Although the new method of calculating cholesterol doesn't suffer from too much error from not fasting, the researchers say that fasting may still be important for certain patients: those with high-risk of cardiovascular disease whose treatment might change based on a small inaccuracy in the LDL cholesterol calculation, those with a triglyceride disorder or those who need to fast for other types of tests such as blood sugar.
"Some patients can have sizable changes in triglycerides after eating, and that is what makes the older Friedewald method less accurate for these people because this isn't taken into account and it exaggerates the underestimation problem of LDL levels," says Vasanth Sathiyakumar, M.D., a senior resident at Johns Hopkins. "One of the strengths of our analysis is that we don't look at average responses but rather look at each participant's personalized levels using 180 different factors to determine a more accurate calculation."

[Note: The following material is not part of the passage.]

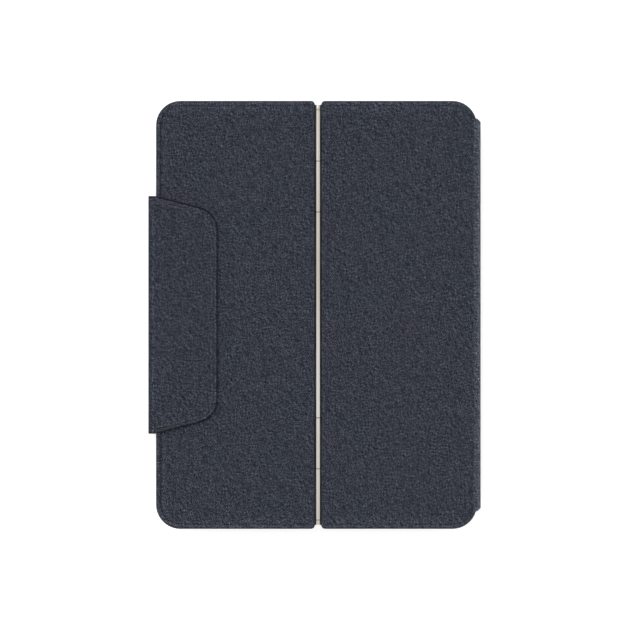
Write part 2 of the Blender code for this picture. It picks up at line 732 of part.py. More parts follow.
SCREW_X = 86.4
SCREW_FROM_END = 0.95
SCREWS = [(SCREW_X, sign * (KEYBOARD_HALF - SCREW_FROM_END)) for sign in (-1, 1)]
SCREW_R = 0.5
SCREW_CLEAR = 0.15
FEET = {"keyboard_front_foot": 12.0, "keyboard_rear_foot": 88.4}
FOOT_HALF = (2.5, 95.0)
FOOT_SUNK = 0.35
FOOT_PROUD = 0.15
SWITCH_X = (70.0, 76.0)
SWITCH_TRAVEL = 2.5
SWITCH_Z = (11.7, 13.0)
SWITCH_PROUD = 0.5
PORT_X = (66.0, 74.4)
PORT_Z = (11.3, 13.7)
PORT_WALL = 0.3
PORT_CORNER_R = 1.1
PORT_DEPTH = (2.6, 0.2)  # of its inner and its outer end, behind the keyboard's end face
KEYBOARD_MAGNET_X = 77.0
MEMBRANE_INSET = 3.4
BATTERY_X = (24.0, 60.0)
BATTERY_Y = (-70.0, 20.0)
TOP_EDGE_R = 0.5
BOTTOM_EDGE_R = 0.4


def screw_holes(bm):
    for place in SCREWS:
        disc_into(bm, place, SCREW_R + SCREW_CLEAR, (MEMBRANE[0], FLOOR[1] + 1), SMALL_HOLE_SIDES)


def keyboard():
    cells = key_cells()
    rim_z = FLOOR[0] - GAP

    def tub(bm):
        inner = rounded_polygon(KEYBOARD, CASE_WALL)
        rings = [level(inner, DECK[1]), level(inner, rim_z)]
        loft_into(bm, rings + edge_rounding(KEYBOARD, DECK[0], rim_z, TOP_EDGE_R, steps=2))

    def key_holes(bm):
        grow, z = WELL_CLEARANCE, (DECK[0] - 1, DECK[1] + 0.5)
        for _node, x, y in cells:
            box_into(bm, (x[0] - grow, x[1] + grow), (y[0] - grow, y[1] + grow), z)

    def wall_holes(bm):
        x = (SWITCH_X[0] - GAP, SWITCH_X[1] + SWITCH_TRAVEL + GAP)
        y = (-KEYBOARD_HALF - 1, -KEYBOARD_HALF + CASE_WALL + 1)
        box_into(bm, x, y, (SWITCH_Z[0] - GAP, SWITCH_Z[1] + GAP))
        y = (KEYBOARD_HALF - CASE_WALL - 1, KEYBOARD_HALF + 1)
        box_into(bm, (PORT_X[0] - GAP, PORT_X[1] + GAP), y, (PORT_Z[0] - GAP, rim_z + 1))

    top = solid("keyboard_top_case", "keyboard_case", tub)
    cut(top, key_holes)
    cut(top, wall_holes)
    cut(top, screw_holes)

    def floor(bm):
        loft_into(bm, edge_rounding(KEYBOARD, FLOOR[1], FLOOR[0], BOTTOM_EDGE_R, steps=2))

    def foot_recesses(bm):
        wide, long = FOOT_HALF[0] + GAP, FOOT_HALF[1] + GAP
        for x in FEET.values():
            box_into(bm, (x - wide, x + wide), (-long, long), (FLOOR[1] - FOOT_SUNK - GAP, FLOOR[1] + 1))

    bottom = solid("keyboard_bottom_case", "keyboard_case", floor)
    cut(bottom, foot_recesses)
    cut(bottom, screw_holes)
    for number, place in enumerate(SCREWS, 1):

        def screw(bm):
            disc_into(bm, place, SCREW_R, (MEMBRANE[0] + GAP, FLOOR[1] - 0.1), SMALL_HOLE_SIDES)

        solid(f"keyboard_screw_{number}", "steel", screw)
    for name, x in FEET.items():
        span = (x - FOOT_HALF[0], x + FOOT_HALF[0])
        z = (FLOOR[1] - FOOT_SUNK, FLOOR[1] + FOOT_PROUD)
        solid(name, "rubber", lambda bm: box_into(bm, span, (-FOOT_HALF[1], FOOT_HALF[1]), z))
    plate("key_switch_membrane", KEYBOARD, MEMBRANE, "circuit", MEMBRANE_INSET)
    solid("keyboard_battery", "battery", lambda bm: box_into(bm, BATTERY_X, BATTERY_Y, INNARDS))
    magnet_array("keyboard_magnet_array", (KEYBOARD_MAGNET_X, PANEL_MAGNETS[1]), INNARDS)

    def port(bm):
        outline = rectangle(*PORT_X, *PORT_Z, (PORT_CORNER_R,) * 4)
        outer, inner = rounded_polygon(outline, 0.0, 4), rounded_polygon(outline, PORT_WALL, 4)
        ends = [KEYBOARD_HALF - depth for depth in PORT_DEPTH]
        profile = ((inner, ends[0]), (outer, ends[0]), (outer, ends[1]), (inner, ends[1]))
        loft_into(bm, [across_y(ring, y) for ring, y in profile], closed=True)

    solid("charging_port", "steel", port)
    y_switch = (-KEYBOARD_HALF - SWITCH_PROUD, -KEYBOARD_HALF + CASE_WALL - GAP)
    solid("keyboard_power_switch", "rubber", lambda bm: box_into(bm, SWITCH_X, y_switch, SWITCH_Z))
    key_groups(cells)


clear_scene()
rear_shell()
spine()
clasp()
cover()
keyboard()
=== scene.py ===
"""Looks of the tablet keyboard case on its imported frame: cloth skins, linings, steel hinge and keycaps.

Lengths are in millimetres and are turned into metres where meshes are made. Where a length sets the
scale of a texture, it is in metres, and a texture's scale is in cells per metre.
"""

import json
import math

import bmesh
import bpy
from mathutils import Matrix, Vector


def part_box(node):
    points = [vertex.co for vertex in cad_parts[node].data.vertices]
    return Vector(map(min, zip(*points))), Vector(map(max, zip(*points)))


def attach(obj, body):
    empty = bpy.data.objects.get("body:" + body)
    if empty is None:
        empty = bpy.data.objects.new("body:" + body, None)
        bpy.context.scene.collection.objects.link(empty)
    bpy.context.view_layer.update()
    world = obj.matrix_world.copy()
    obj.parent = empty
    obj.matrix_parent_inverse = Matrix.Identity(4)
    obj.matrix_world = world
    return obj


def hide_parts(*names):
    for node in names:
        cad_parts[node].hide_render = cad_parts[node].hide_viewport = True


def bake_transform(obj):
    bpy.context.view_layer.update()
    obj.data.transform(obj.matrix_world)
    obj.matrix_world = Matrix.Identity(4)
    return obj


MM = 0.001

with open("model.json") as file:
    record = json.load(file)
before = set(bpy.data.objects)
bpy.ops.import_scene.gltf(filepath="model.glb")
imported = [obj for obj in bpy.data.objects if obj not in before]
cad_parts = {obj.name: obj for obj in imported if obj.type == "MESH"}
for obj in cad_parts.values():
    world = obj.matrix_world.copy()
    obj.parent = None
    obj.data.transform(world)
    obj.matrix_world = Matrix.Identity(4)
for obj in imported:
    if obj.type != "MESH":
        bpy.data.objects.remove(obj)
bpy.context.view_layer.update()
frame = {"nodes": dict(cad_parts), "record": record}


# ---- measures taken from the frame --------------------------------------------------------------
def box(node):
    """Low and high corner of a CAD node in millimetres."""
    low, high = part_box(node)
    return Vector(low) / MM, Vector(high) / MM


FREE = box("free_panel_fabric")
HINGED = box("hinge_panel_fabric")
SHELL = box("shell_back_fabric")
FLAP = box("clasp_flap_fabric")
LOWER_FOLD = box("spine_lower_fold_fabric")
UPPER_FOLD = box("spine_upper_fold_fabric")
CLASP_UPPER = box("clasp_upper_fold_fabric")
SPINE = box("spine_fabric")
TUBE = box("hinge_centre_tube")
RING = box("camera_trim_ring")
KEYBOARD = box("keyboard_top_case")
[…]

Because the study looked at data from a clinical laboratory database, the physicians couldn't take into account detailed clinical characteristics such as whether patients were on cholesterol-lowering statins and how that affected the fasting/nonfasting results.
"Because of our study, clinicians and patients can make better decisions because they are armed with more precise test results when using our cholesterol calculation method without fasting," says Martin. "Clinicians who are still using the Friedewald method must exercise more caution in interpreting the results, but in the meantime they can use our smartphone app (iTunes and Google Play) until their lab converts over."
Additional authors on the study include Jihwan Park, Asieh Golozar, Mariana Lazo, Renato Quispe, Eliseo Guallar, Roger Blumenthal and Steven Jones of Johns Hopkins.
The study was funded by a gift from the David and June Trone Family Foundation.
Martin and Jones are inventors of the technology described in this publication, which has been licensed from the Johns Hopkins University to Quest Diagnostics. Martin is also a paid consultant to Quest Diagnostics. This arrangement has been reviewed and approved by the Johns Hopkins University in accordance with its conflict of interest policies.